As such, Sunak was well-positioned in autumn 2022 to use the impending 25th anniversary of the Belfast/Good Friday Agreement to move to a new settlement with the EU.
In substantive terms, the Framework is quite modest. Easements on checks and on the application of EU law in Northern Ireland were welcomed by traders. But the Stormont Brake and increased EU consultation of local stakeholders certainly don’t address the concerns raised by some in the Unionist community about the Protocol. The Brake allows the Northern Ireland Assembly to request that the UK government not apply specific new EU rules in Northern Ireland if certain conditions are met, which is a far cry from Unionist demands to scrape the entire Protocol. Indeed, it is notable how little legal amendment of that text there is, with even the use of the Windsor name not making it into statute.
Instead, the Framework reads like a document that it would have been possible to conclude in 2020, had the British government been willing and able to pursue a negotiated operationalisation of the original text: the technical capacity was delayed as much by Westminster dithering as anything else. Certainly, it is not the fundamental reworking (or rejection) that Johnson and others had pressed for.
Westminster isn’t Windsor
From a domestic political perspective, it could be argued that Sunak was motivated to press for the Windsor Framework precisely because it was a relatively self-contained package with immediate political benefits to him and his party. Note that there has not been a commensurate investment in the much harder and slower project of restoring power-sharing in Belfast, something that might generate little public acclaim outside of Northern Ireland.
In this view, Sunak’s political horizon stretches as far as the next general election, likely in late 2024: everything is directed to limiting Tory losses and to retaining a place for him and his politics afterwards. Which means the open-ended nature of UK-EU relations does not look like an obvious place to invest his energies.
So we might expect that there will be little more to show than further warm words and regular meetings in the remainder of this government’s time in office.
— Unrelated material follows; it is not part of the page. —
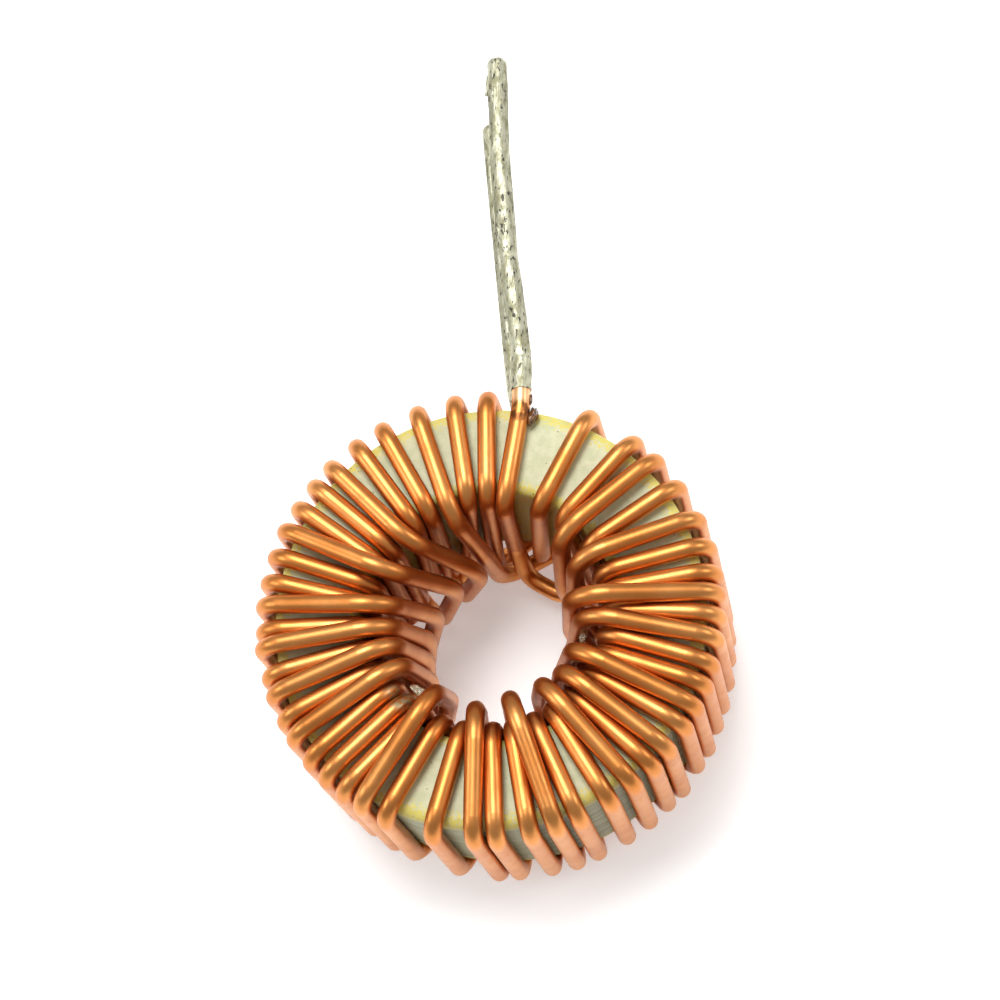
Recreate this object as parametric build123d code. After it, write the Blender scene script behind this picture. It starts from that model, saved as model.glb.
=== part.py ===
from build123d import *
import math
import os

# Toroidal inductor: one enamelled copper wire wound round a coated powder ring.
# Origin on the ring's axis, in the plane that the bottom turns rest on.
# +Z is the ring's axis and +Y runs along the two leads. Sizes are in millimetres.

# The ring
core_outer = 22.9
core_bore = 13.6
core_height = 9.53
core_rounding = 0.5

# The wire over its enamel, and the air that it keeps
wire = 1.0
core_air = 0.08
turn_air = 0.01
edge_bend = 1.2
stacked_bend = 1.7
bow_bend = 4.0

# The solder on the leads
tin_wall = 0.05
tin_cap = 0.45
tin_cap_rounding = 0.42
upper_tin_reach = 12.2
lower_tin_reach = 12.6

# Turns as they follow each other clockwise from the upper lead, seen from above:
# the angles of the outer corner, the inner corner and the foot in the bore, in degrees.
# These turns stand on their neighbours. Two more values give the radius and the
# angle of the point at which each one bows into the bore.
stacked_turns = [
    (43, 45, 34.5, 4.3, 36),
    (24, 28, 11.2, 4.3, 18),
    (4, 4, -0.3, 3.9, 3),
    (-7.5, -5, -19.5, 4.1, -12),
    (-25.5, -26, -31, 4.0, -29),
    (-38, -39, -42.5, 4.5, -44),
    (-50, -52.5, -65.2, 4.1, -57),
    (-71.5, -73, -85.2, 3.8, -80),
    (-92, -93.5, -109.5, 4.4, -104),
    (-121.5, -118.5, -138.8, 4.4, -127),
    (-146.5, -146, -150, 4.5, -147),
    (-158.5, -158.5, -161.3, 4.2, -162),
    (-171, -169.5, -172.5, 3.9, -178),
    (-182.5, -181, -191, 3.7, -199),
    (-203, -200.5, -211, 3.6, -229),
    (-223.5, -222, -231.5, 3.7, -254),
]
# This turn lies on the ring over the top, and its lower part crosses its neighbours.
crossing_turn = (-250, -249.5, -260.5, 4.75, -258)
crossing_head = 5.5
# These turns lie on the ring itself.
laid_turns = [
    (50.5, 52), (34, 33.5), (16.5, 18.5), (9.5, 9), (-1.5, -0.5), (-14, -11.5), (-19.5, -21),
    (-31, -32), (-43.5, -45), (-57, -56.5), (-65.5, -66), (-78, -76.5), (-86.5, -86),
    (-102.5, -100), (-115, -111), (-127.5, -121.5), (-133.5, -131), (-139.5, -140.5),
    (-152, -152), (-164, -163), (-176, -174), (-189, -184), (-196, -193.5), (-210, -204.5),
    (-217, -214), (-232, -230.5), (-240, -240), (-260, -259.7), (-268.7, -269.2), (-296, -295.5),
]
bore_lean = 4
skew_room = 1.055
lift_steps = 16
lift_step = 0.04
first_foot = 40
feet_beside_leads = [-284, -258.0, -246, -234.2, -223.6, -213.1, -203.1]

# The route of each lead in plan, from its tip inwards
upper_lead = [(-0.12, 31.5), (0.15, 26.0), (0.75, 19.8), (1.58, 14.3), (1.63, 11.3)]
lower_lead = [(-2.0, 32.6), (-0.15, 16.0), (0.85, 12.0)]
upper_lead_inner = 82
lead_drop = [(0.25, 6.2, 1.5), (0.7, 4.95, -0.8), (2.9, 3.75, -1.0)]
lead_bend = 6.0
drop_bend = 1.3

half = wire / 2
pitch = wire + turn_air
out_radius = core_outer / 2 + core_air + half
in_radius = core_bore / 2 - core_air - half
top_lift = core_height + core_air + half
foot_lift = -core_air - half


def plan(radius, angle):
    """A point seen from above, from its radius and its angle."""
    turned = math.radians(angle)
    return Vector(radius * math.cos(turned), radius * math.sin(turned))


def raised(point, height):
    """The same point at a height above the ring's lower face."""
    return Vector(point.X, point.Y, height)


def standing_radius(angle, neighbours):
    """The largest radius in the bore at which a turn clears its neighbours."""
    radius = in_radius
    for neighbour_radius, neighbour_angle in neighbours:
        apart = math.radians(angle - neighbour_angle)
        aside = neighbour_radius * abs(math.sin(apart))
        if aside < pitch and math.cos(apart) > 0:
            step = math.sqrt(pitch**2 - aside**2)
            radius = min(radius, neighbour_radius * math.cos(apart) - step)
    return radius


def needed_lift(point, passes):
    """How far a wire over this point has to rise to clear the passes under it."""
    lift = 0.0
    for outer, inner, outer_lift, inner_lift in passes:
        run = inner - outer
        share = min(1.0, max(0.0, (point - outer).dot(run) / run.dot(run)))
        aside = (outer + run * share - point).length
        if aside < pitch:
            under = outer_lift + (inner_lift - outer_lift) * share
            lift = max(lift, under + math.sqrt(pitch**2 - aside**2))
    return lift


def resting_pass(outer, inner, passes):
    """A straight pass with the least lift of its two ends that clears those laid before it."""
    shares = [step / lift_steps for step in range(lift_steps + 1)]
    needed = [needed_lift(outer + (inner - outer) * share, passes) for share in shares]
    best = None
    for step in range(lift_steps):
        outer_lift = needed[0] + step * lift_step
        inner_lift = 0.0
        for share, lift in zip(shares[1:], needed[1:]):
            inner_lift = max(inner_lift, (lift - outer_lift * (1 - share)) / share)
        if best is None or outer_lift + inner_lift < best[2] + best[3]:
            best = (outer, inner, outer_lift, inner_lift)
    return best


def lay_over(turns, upper_end):
    """The pass of each turn over the ring, the last turn of the list being laid first."""
    passes = []
    heads = []
    for turn in reversed(turns):
        head_radius = standing_radius(turn[1], heads)
        if turn is crossing_turn:
            head_radius = crossing_head
        heads.append((head_radius, turn[1]))
        passes.append(resting_pass(plan(out_radius, turn[0]), plan(head_radius, turn[1]), passes))
    head_radius = standing_radius(upper_lead_inner, heads)
    passes.append(resting_pass(upper_end, plan(head_radius, upper_lead_inner), passes))
    passes.reverse()
    return passes


def laid_feet():
    """The foot angle of each laid turn: leaning back a little, or beside the one laid before."""
    room = math.degrees(2 * math.asin(pitch / 2 / in_radius)) * skew_room
    feet = list(feet_beside_leads)
    heads = [turn[1] for turn in laid_turns[1:-len(feet)]]
    for head in reversed(heads):
        feet.append(max(head - bore_lean, feet[-1] + room))
    feet.append(first_foot)
    feet.reverse()
    return feet


def lay_under(turns, feet):
    """The pass of each turn under the ring, from its foot to the next turn's outer corner.

    Laid turns cross nothing but the lower lead, and stacked turns lie under all the others.
    """
    passes = []
    standing = []
    following = Vector(*lower_lead[-1])
    for number in reversed(range(len(turns))):
        radius = standing_radius(feet[number], standing)
        standing.append((radius, feet[number]))
        carriers = passes if len(turns[number]) > 2 else passes[:1]
        passes.append(resting_pass(following, plan(radius, feet[number]), carriers))
        following = plan(out_radius, turns[number][0])
    passes.reverse()
    return passes


def lead_points():
    """The upper lead's route over the ring's top, without its inner corner."""
    return [raised(Vector(*spot), top_lift) for spot in upper_lead]


def wire_corners():
    """Every corner of the wire with its bend, from the upper lead's tip to the lower one's."""
    turns = stacked_turns + [crossing_turn] + laid_turns
    feet = [turn[2] for turn in stacked_turns] + [crossing_turn[2]] + laid_feet()
    over = lay_over(turns, Vector(*upper_lead[-1]))
    under = lay_under(turns, feet)
    corners = [(point, lead_bend) for point in lead_points()]
    corners.append((raised(over[0][1], top_lift), edge_bend))
    for x, y, lift in lead_drop:
        corners.append((Vector(x, y, lift), drop_bend))
    for number, turn in enumerate(turns):
        outer, head, outer_lift, head_lift = over[number + 1]
        foot, foot_drop = under[number][1], under[number][3]
        before_drop = under[number - 1][2] if number else 0.0
        bowed = len(turn) > 2
        bend = stacked_bend if bowed else edge_bend
        corners.append((raised(outer, foot_lift - before_drop), edge_bend))
        corners.append((raised(outer, top_lift + outer_lift), edge_bend))
        corners.append((raised(head, top_lift + head_lift), bend))
        if bowed:
            corners.append((raised(plan(turn[3], turn[4]), core_height / 2), bow_bend))
        corners.append((raised(foot, foot_lift - foot_drop), bend))
    for spot in reversed(lower_lead):
        corners.append((raised(Vector(*spot), foot_lift), lead_bend))
    return corners


def wire_path(corners):
    """A centre line of straight runs joined by tangent arcs."""
    points = [corner[0] for corner in corners]
    bends = [corner[1] for corner in corners[1:-1]]
    return FilletPolyline(*points, radius=bends)


def tube(path, radius):
    """A round bar along a path."""
    return sweep(Plane(path @ 0, z_dir=path % 0) * Circle(radius), path=path)


def make_core():
    """The pressed ring with rounded edges, its lower face at zero height."""
    ring = Cylinder(core_outer / 2, core_height, align=(Align.CENTER, Align.CENTER, Align.MIN))
    ring -= Cylinder(core_bore / 2, core_height, align=(Align.CENTER, Align.CENTER, Align.MIN))
    return fillet(ring.edges().filter_by(GeomType.CIRCLE), core_rounding)


def make_tinning(spots, height, reach):
    """The solder round a lead from its tip in to the reach, with a rounded closed end."""
    points = [Vector(x, y, height) for x, y in spots]
    tip_way = (points[0] - points[1]).normalized()
    outer_points = [points[0] + tip_way * tin_cap] + [point for point in points[1:] if point.Y > reach]
    next_point = points[len(outer_points)]
    share = (outer_points[-1].Y - reach) / (outer_points[-1].Y - next_point.Y)
    outer_points.append(outer_points[-1] + (next_point - outer_points[-1]) * share)
    bends = [lead_bend] * (len(outer_points) - 2)
    solder = tube(FilletPolyline(*outer_points, radius=bends), half + tin_wall)
    tip_edge = solder.edges().filter_by(GeomType.CIRCLE).sort_by(Axis.Y)[-1]
    solder = fillet(tip_edge, tin_cap_rounding)
    lead = tube(FilletPolyline(*points, radius=[lead_bend] * (len(points) - 2)), half)
    return solder - lead


corners = wire_corners()
path = wire_path(corners)
rest = Pos(0, 0, half - path.bounding_box().min.Z)
lower_spots = lower_lead + [tuple(corners[-len(lower_lead) - 1][0])[:2]]
upper_spots = upper_lead + [tuple(corners[len(upper_lead)][0])[:2]]

pieces = {
    "core": make_core(),
    "winding": tube(path, half),
    "upper_lead_tinning": make_tinning(upper_spots, top_lift, upper_tin_reach),
    "lower_lead_tinning": make_tinning(lower_spots, foot_lift, lower_tin_reach),
}

os.makedirs("parts", exist_ok=True)
for name, piece in pieces.items():
    placed = rest * piece
    box = placed.bounding_box()
    print(name, round(placed.volume, 2), placed.is_valid, box.min, box.max)
    export_step(placed, "parts/" + name + ".step")
print("length of wire", round(path.length, 1), "ring's lower face at", round(rest.position.Z, 3))
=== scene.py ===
import bpy
import bmesh
import math
from mathutils import Matrix, Vector, noise


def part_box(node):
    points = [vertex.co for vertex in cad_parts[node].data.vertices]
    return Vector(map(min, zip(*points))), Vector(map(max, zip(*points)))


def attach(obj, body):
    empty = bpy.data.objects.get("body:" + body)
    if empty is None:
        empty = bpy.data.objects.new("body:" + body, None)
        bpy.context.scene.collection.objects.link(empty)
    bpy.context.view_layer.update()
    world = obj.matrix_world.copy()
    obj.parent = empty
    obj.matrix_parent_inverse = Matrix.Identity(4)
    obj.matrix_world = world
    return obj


# toroidal inductor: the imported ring, wire and tinned leads get their finishes here,
# and the beads of burnt flux, solder and varnish are added
# noise scales are per mm, places are in mm from the ring's axis and its top face

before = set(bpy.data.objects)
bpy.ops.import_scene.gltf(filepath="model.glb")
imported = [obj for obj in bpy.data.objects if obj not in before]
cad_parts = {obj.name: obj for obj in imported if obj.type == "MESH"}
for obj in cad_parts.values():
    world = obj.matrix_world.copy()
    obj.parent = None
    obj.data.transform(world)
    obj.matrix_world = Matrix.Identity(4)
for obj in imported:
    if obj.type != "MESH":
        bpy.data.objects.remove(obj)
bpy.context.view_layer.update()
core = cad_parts["core"]
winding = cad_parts["winding"]
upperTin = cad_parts["upper_lead_tinning"]
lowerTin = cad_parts["lower_lead_tinning"]
mm = 0.001
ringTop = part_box("core")[1].z / mm
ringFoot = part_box("core")[0].z / mm
print("frame loaded")


# small helpers for shader nodes

def addNode(tree, kind, links=None, values=None, **settings):
    made = tree.nodes.new(kind)
    for key, value in settings.items():
        setattr(made, key, value)
    for key, value in (values or {}).items():
        made.inputs[key].default_value = value
    for key, socket in (links or {}).items():
        tree.links.new(socket, made.inputs[key])
    return made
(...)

Even the other obvious self-contained (and positive headline-inducing) package of a resumption of British participation in the EU’s Horizon research programme has run into the sands of negotiations over financial contributions.
Beyond that, the willingness to work towards institutionalised cooperation through firm treaty obligations, let alone full participation in more programmes, seems to be minimal. The growth in the number of non-binding agreements between the UK and individual EU member states reflects this.
From the EU’s side investment in building a relationship with a government that might well be out of power in not much more than a year is also a questionable call. Labour’s policy remains half-formed at present, so the degree of uncertainty about what is worth pursuing is even higher.
However, what Windsor does do is reaffirm British commitment to the Protocol and, by extension, to the regular conduct of international cooperation. This is a positive development for any future policy at a time when the international rules-based order needs bolstering rather than undermining.
What this return to polite international society does not do is produce a wider strategic objective that will drive policy choices, be that regarding the EU, Europe or international cooperation more generally. Ever since the early days of European integration in the immediate post-war period, the UK has struggled to decide what it is trying to achieve in its dealings with European states.
Neither the decision to join the EEC nor the decision to leave the EU was accompanied by much reflection on how this connected to a view of the country’s place in the world nor to its view of itself. In this respect, Brexit has been a decision without a widely-shared rationale, sharply contributing to the subsequent fights over what it might mean.
Pragmatic managerialism might be the order of the day, but before too long the UK is likely to find itself at another crossroads in its relationship with the EU, as situations change, problems arise and attentions drift. At which point we will remember that just because we are done with Brexit, Brexit isn’t necessarily done with us.
By Professor Simon Usherwood, Senior Fellow, UK in a Changing Europe.